WHAT TO WORK ON
Locate the string "scene" in the listing below. Copy every line where it is found.

◆ ◆ ◆ ◆ ◆ ◆ ◆

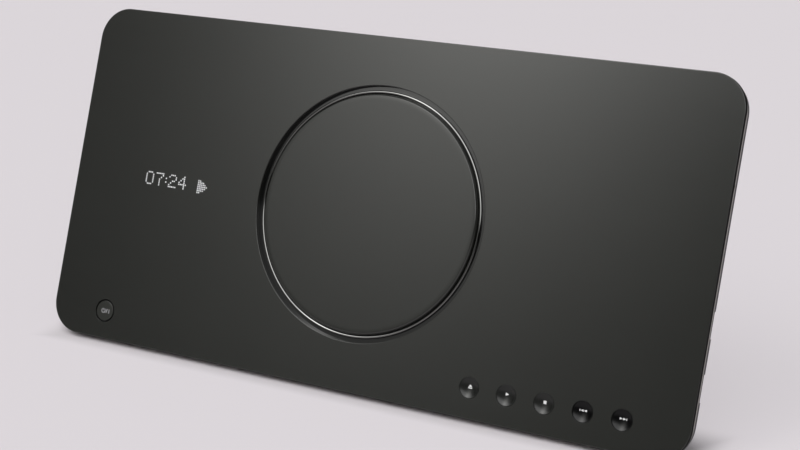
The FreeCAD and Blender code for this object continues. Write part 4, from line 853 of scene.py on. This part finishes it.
def ink_slip(bm, outline, centre, surface):
    """A thin prism from an outline in panel millimetres, laid on the surface below it."""
    verts = [bm.verts.new((centre[0] + x, 0, centre[1] + z)) for x, z in outline]
    face = bm.faces.new(verts)
    grown = bmesh.ops.extrude_face_region(bm, geom=[face])["geom"]
    back = {part for part in grown if isinstance(part, bmesh.types.BMVert)}
    for vert in verts + list(back):
        depth = surface(math.hypot(vert.co.x - centre[0], vert.co.z - centre[1]))
        vert.co.y = depth + (ink_sunk if vert in back else -ink_proud)


def flat(radius):
    """The depth of the front's own face, the same at any distance."""
    return 0.0


def bar(x, z, width, height):
    """A rectangle's outline about its middle."""
    return [(x - width / 2, z - height / 2), (x + width / 2, z - height / 2),
            (x + width / 2, z + height / 2), (x - width / 2, z + height / 2)]


def arrow(x, z, width, height):
    """A triangle that points right, or left where its width is negative."""
    return [(x, z - height / 2), (x + width, z), (x, z + height / 2)]


print("ink ready")

# %% [markdown]
# In the photograph every symbol sits a little above and to the right of its dish's middle. The slanted
# view of print that lies deeper than the front accounts for part of that, and a small shift for the rest.

# %% Symbols on the dished keys
symbols = {
    "key_eject": [[(-1.05, -0.2), (1.05, -0.2), (0, 1.0)], bar(0, -0.7, 2.1, 0.45)],
    "key_play": [arrow(-0.75, 0, 1.7, 1.6)],
    "key_stop": [bar(0, 0, 1.5, 1.5)],
    "key_previous": [bar(-1.8, 0, 0.26, 1.1), arrow(0, 0, -1.5, 1.15), arrow(1.65, 0, -1.5, 1.15)],
    "key_next": [arrow(-1.65, 0, 1.5, 1.15), arrow(0, 0, 1.5, 1.15), bar(1.8, 0, 0.26, 1.1)],
}
symbol_shift = (0.3, 0.65)
for key, outlines in symbols.items():
    bm = bmesh.new()
    for outline in outlines:
        moved = [(x + symbol_shift[0], z + symbol_shift[1]) for x, z in outline]
        ink_slip(bm, moved, (key_spots[key], key_height), dish)
    finish_piece(key + "_symbol", bm, white_ink, key, sharp=20.0)

# %% [markdown]
# The power key carries the usual broken ring with a bar, then a stroke and a bar for standby and on.

# %% Symbol on the power key
bm = bmesh.new()
ring_place = -0.9
gap_half_angle = 40
stroke = 0.3
symbol_radius = 1.1
strokes = 14
sweep = (360 - 2 * gap_half_angle) / strokes
for step in range(strokes):
    start = 90 + gap_half_angle + sweep * step
    inner = arc((ring_place, 0), symbol_radius - stroke / 2, start, start + sweep, 1)
    outer = arc((ring_place, 0), symbol_radius + stroke / 2, start + sweep, start, 1)
    ink_slip(bm, inner + outer, power_spot, flat)
slant = [(0.75, -1.1), (1.1, -1.1), (1.7, 1.1), (1.35, 1.1)]
for outline in (bar(ring_place, 0.8, stroke, 1.0), slant, bar(2.75, -0.1, stroke, 2.2)):
    ink_slip(bm, outline, power_spot, flat)
finish_piece("key_power_symbol", bm, grey_ink, "key_power", sharp=20.0)

# %% [markdown]
# ## The display
#
# The display's cells shine through the dark lacquer as small pale squares, seven rows high. This one
# shows a plain counter and the play arrow. A character is five columns wide, drawn here as seven rows of
# marks, and each lit cell is its own thin slip, since a printed picture of dots would blur up close.

# %% Lit cells
cell_pitch = (1.05, 1.02)
cell_size = (0.68, 0.68)
counter_left = -135.0
counter_top = 3.8
arrow_left = -101.8
arrow_top = 3.2
characters = {
    "0": ".###. #...# #...# #...# #...# #...# .###.",
    "2": ".###. #...# ....# ..##. .#... #.... #####",
    "4": "...#. ..##. .#.#. #..#. ##### ...#. ...#.",
    "7": "##### ....# ...#. ..#.. ..#.. ..#.. ..#..",
    ":": ". . # . # . .",
}
counter = "07:24"
arrow_rows = "##.... ####.. #####. ###### #####. ####.. ##...."


def lit_cells(bm, rows, left, top):
    """Thin squares for the marks of one character; returns its width in columns."""
    for down, marks in enumerate(rows.split()):
        for right, mark in enumerate(marks):
            if mark == "#":
                spot = (left + (right + 0.5) * cell_pitch[0], top - (down + 0.5) * cell_pitch[1])
                ink_slip(bm, bar(0, 0, *cell_size), spot, flat)
    return len(rows.split()[0])


def lit_display(name, colour):
    finish = Finish(name, Emission_Strength=0.35)
    glow = finish.grain(0.5, 1.0)
    tone = finish.mix(glow, shade(colour, 0.9), colour)
    finish.set(Base_Color=tone, Emission_Color=tone, Roughness=0.35 + (glow - 0.5) * 0.1)
    return finish.material


cell_light = lit_display("lit_cells", (0.49, 0.49, 0.50))
bm = bmesh.new()
left = counter_left
for character in counter:
    left += (lit_cells(bm, characters[character], left, counter_top) + 1) * cell_pitch[0]
lit_cells(bm, arrow_rows, arrow_left, arrow_top)
finish_piece("display_cells", bm, cell_light, "player", sharp=20.0)
print("the counter ends at", round(left, 1))

# %% [markdown]
# ## Shells that are already right
#
# The trim, the housing, the slot's mouth, the leg and the screws need no new form, only smooth shading.
# A node's mesh is loose triangles, so a copy is joined up, and triangles that lie in one plane become
# one face again: its area then outweighs the thin rounds beside it, and the flats stay free of streaks.
# Curved walls are shaded smooth, and a fine bevel takes the knife edge off where it shows: moulded and
# cast edges are never sharp, and the thin light along a rounded edge is what makes it look real.

# %% Smoothed copies of nodes
one_plane = math.radians(0.2)
true_edge = math.radians(50)


def smoothed(node, edge):
    """A joined and softened copy that stands for its node."""
    bm = merged(node)
    bmesh.ops.dissolve_limit(bm, angle_limit=one_plane, verts=bm.verts, edges=bm.edges)
    bmesh.ops.transform(bm, matrix=leaned, verts=bm.verts)
    mesh = bpy.data.meshes.new(node + "_shell")
    bm.to_mesh(mesh)
    bm.free()
    piece = settle(mesh.name, mesh, finish_of_node[node], body_of_node[node], 32.0)
    if edge:
        bevel = piece.modifiers.new("soft_edges", "BEVEL")
        bevel.width = edge * mm
        bevel.segments = 2
        bevel.limit_method = "ANGLE"
        bevel.angle_limit = true_edge
        bevel.harden_normals = False
        piece.modifiers.move(1, 0)
    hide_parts(node)


edge_of_shell = {
    "trim_frame": 0.12, "rear_cover": 0.0, "slot_bezel": 0.0, "stand_leg": 0.3, "cover_screws": 0.0,
    "leg_pin": 0.0, "hdmi_socket": 0.0, "dc_inlet": 0.0, "slot_felts": 0.0, "component_jacks": 0.0,
    "av_jacks": 0.0,
}
for node, edge in edge_of_shell.items():
    smoothed(node, edge)
print("smoothed:", ", ".join(edge_of_shell))

# %% [markdown]
# ## Floor, light and camera
#
# The photograph is a plain studio shot: a pale, slightly lilac sweep, a broad sheen over the front from
# a soft light to the left of the camera, and soft light from above. The floor could be a curved sweep,
# but a large flat disc reaches the horizon from every side and needs no turning.

# %% Floor
floor_radius = 9.0
bm = bmesh.new()
bmesh.ops.create_circle(bm, cap_ends=True, segments=96, radius=floor_radius)
floor_mesh = bpy.data.meshes.new("studio_floor")
bm.to_mesh(floor_mesh)
bm.free()
floor = bpy.data.objects.new("studio_floor", floor_mesh)
bpy.context.collection.objects.link(floor)
print("floor radius", floor_radius)

# %% [markdown]
# The paper is paler to the eye than its light on the player may be: camera, glossy and transmission rays
# see it with an even glow mixed in, which also thins the shadow to the faint one of the photograph. The
# glow fades out under the player, so the dark line where it touches the floor stays. It comes back
# between two distances, in metres: to the sides, in front, and behind.

# %% Paper
floor_tone = (0.520, 0.492, 0.512)
seen_tone = (0.755, 0.714, 0.745)
seen_share = 0.7
glow_beside = (0.172, 0.190)
glow_in_front = (0.054, 0.063)
glow_behind = (-0.03, 0.0)
paper = Finish("studio_paper")
mottle = paper.grain(60.0, 3.0)
paper_tone = paper.mix(mottle, shade(floor_tone, 0.985), floor_tone)
paper.set(Base_Color=paper_tone, Roughness=0.85 + (mottle - 0.5) * 0.05)
rays = paper.node("ShaderNodeLightPath").socket.node.outputs
seen = Reading(paper, rays["Is Camera Ray"])
for ray in ("Is Glossy Ray", "Is Transmission Ray"):
    seen = paper.maths("MAXIMUM", seen, Reading(paper, rays[ray]))
glow = paper.node("ShaderNodeEmission", None, {"Color": (*seen_tone, 1.0), "Strength": 1.0})
lit = Reading(paper, paper.shader.outputs[0])
right, back, up = paper.split(paper.node("ShaderNodeTexCoord", output=3))
away = paper.maths("ABSOLUTE", right).between(*glow_beside)
away = paper.maths("MAXIMUM", away, (back * -1.0).between(*glow_in_front))
away = paper.maths("MAXIMUM", away, back.between(*glow_behind))
both = paper.node("ShaderNodeMixShader", None, {0: seen * away * seen_share, 1: lit, 2: glow})
paper.feed(paper.tree.nodes["Material Output"].inputs["Surface"], both)
floor_mesh.materials.append(paper.material)
print("paper seen as", seen_tone)

# %% [markdown]
# The world is written as a function of direction, so each direction is first read as two angles: how
# high it points, and how far it turns from straight ahead of the front.

# %% Directions in the room
world = bpy.data.worlds.new("soft_studio")
bpy.context.scene.world = world
world.use_nodes = True
sky = Tree(world.node_tree)
east, north, height = sky.split(sky.node("ShaderNodeTexCoord"))
degrees = 180.0 / math.pi
elevation = sky.maths("ARCSINE", height) * degrees
azimuth = sky.maths("ARCTAN2", east, north * -1.0) * degrees
print("directions are read in degrees")

# %% [markdown]
# The lacquer shows where the soft light stands, since each point of the front mirrors one direction:
# it is brightest towards 30 degrees left of straight ahead and 40 degrees above the horizon. That light
# is a smooth lobe. A lamp could do it, but its edge would cut a hard line across the lacquer, and the
# photograph shows none.

# %% Sheen over the front
lobe_azimuth = -29.5
lobe_elevation = 40.0
lobe_width = 8.0
lobe_height = 16.0
lobe_strength = 6.7
lobe_tone = (1.0, 1.0, 0.965)
sideways = (azimuth - lobe_azimuth) / lobe_width
upwards = (elevation - lobe_elevation) / lobe_height
lobe = sky.maths("EXPONENT", (sideways * sideways + upwards * upwards) * -1.0)
lobe_sockets = {0: lobe_tone, "Scale": lobe * lobe_strength}
lobe_light = sky.node("ShaderNodeVectorMath", {"operation": "SCALE"}, lobe_sockets)
print("lobe at", lobe_azimuth, lobe_elevation)

# %% [markdown]
# Round the lobe there is a pale band at the horizon that continues the floor, a dim room above it, and a
# bright ceiling over the front of the table. The bead in the channel tells where that ceiling ends,
# since round its whole length it mirrors another slice of the room: it is lit from the upper left over
# the top to the right, and again from the bottom to the left, and dark at the lower right.

# %% World
room_tone = (0.035, 0.035, 0.036)
dim_ceiling_tone = (0.45, 0.45, 0.45)
bright_ceiling_tone = (3.5, 3.5, 3.5)
pale_tone = (0.69, 0.66, 0.68)
horizon_end = (2.0, 7.0)
dim_ceiling_start = (32.0, 44.0)
bright_ceiling_start = (23.0, 31.0)
ceiling_left = (-58.0, -49.0)
ceiling_right = (45.0, 60.0)
ceiling_tilt = 0.2
tilt_reach = 25.0
held_azimuth = sky.node("ShaderNodeClamp", None, {0: azimuth, 1: -tilt_reach, 2: tilt_reach})
above_front = (elevation + held_azimuth * ceiling_tilt).between(*bright_ceiling_start)
over_front = above_front * azimuth.between(*ceiling_left) * (1 - azimuth.between(*ceiling_right))
room = sky.mix(elevation.between(*dim_ceiling_start), room_tone, dim_ceiling_tone)
room = sky.mix(over_front, room, bright_ceiling_tone)
room = sky.mix(1 - elevation.between(*horizon_end), room, pale_tone)
radiance = sky.node("ShaderNodeVectorMath", {"operation": "ADD"}, {0: room, 1: lobe_light})
sky.feed(sky.tree.nodes["Background"].inputs["Color"], radiance)
print("world ready")

# %% [markdown]
# One lamp gives the player its direct light and its soft shadow. It is a large soft box, set by the
# radiance of its face, so its size can change without changing how bright it looks in a reflection.

# %% Lamp
box_azimuth = math.radians(-30)
box_elevation = math.radians(58)
box_distance = 2.6
box_width = 0.7
box_height = 0.9
box_radiance = 2.0
lamp = bpy.data.lights.new("tall_soft_box", "AREA")
lamp.shape = "RECTANGLE"
lamp.size = box_width
lamp.size_y = box_height
lamp.energy = box_radiance * math.pi * box_width * box_height
level = math.cos(box_elevation)
outwards = Vector((math.sin(box_azimuth) * level, -math.cos(box_azimuth) * level, math.sin(box_elevation)))
box = bpy.data.objects.new("tall_soft_box", lamp)
box.location = face_middle + outwards * box_distance
box.rotation_mode = "QUATERNION"
box.rotation_quaternion = outwards.to_track_quat("Z", "Y")
bpy.context.collection.objects.link(box)
print("lamp of", round(lamp.energy, 2), "W")

# %% [markdown]
# The camera's place and lens come from the front's four corners in the photograph: a rectangle of known
# size seen in perspective fixes both. It looks down by 17 degrees, without roll and without shift.

# %% Camera
camera_place = Vector((0.4020, -0.7109, 0.3289))
camera_direction = Vector((-0.4644, 0.8338, -0.2985))
lens = bpy.data.cameras.new("camera")
lens.lens = 76.23
lens.sensor_width = 36.0
camera = bpy.data.objects.new("camera", lens)
camera.location = camera_place
camera.rotation_mode = "QUATERNION"
camera.rotation_quaternion = camera_direction.to_track_quat("-Z", "Y")
bpy.context.collection.objects.link(camera)
bpy.context.scene.camera = camera
bpy.context.scene.view_settings.view_transform = "Standard"
print("camera at", tuple(camera_place))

◆ ◆ ◆ ◆ ◆ ◆ ◆

RESPONSE BELOW
The FreeCAD and Blender code for this object continues. Write part 4, from line 853 of scene.py on. This part finishes it.
bpy.context.scene.world = world
bpy.context.scene.camera = camera
bpy.context.scene.view_settings.view_transform = "Standard"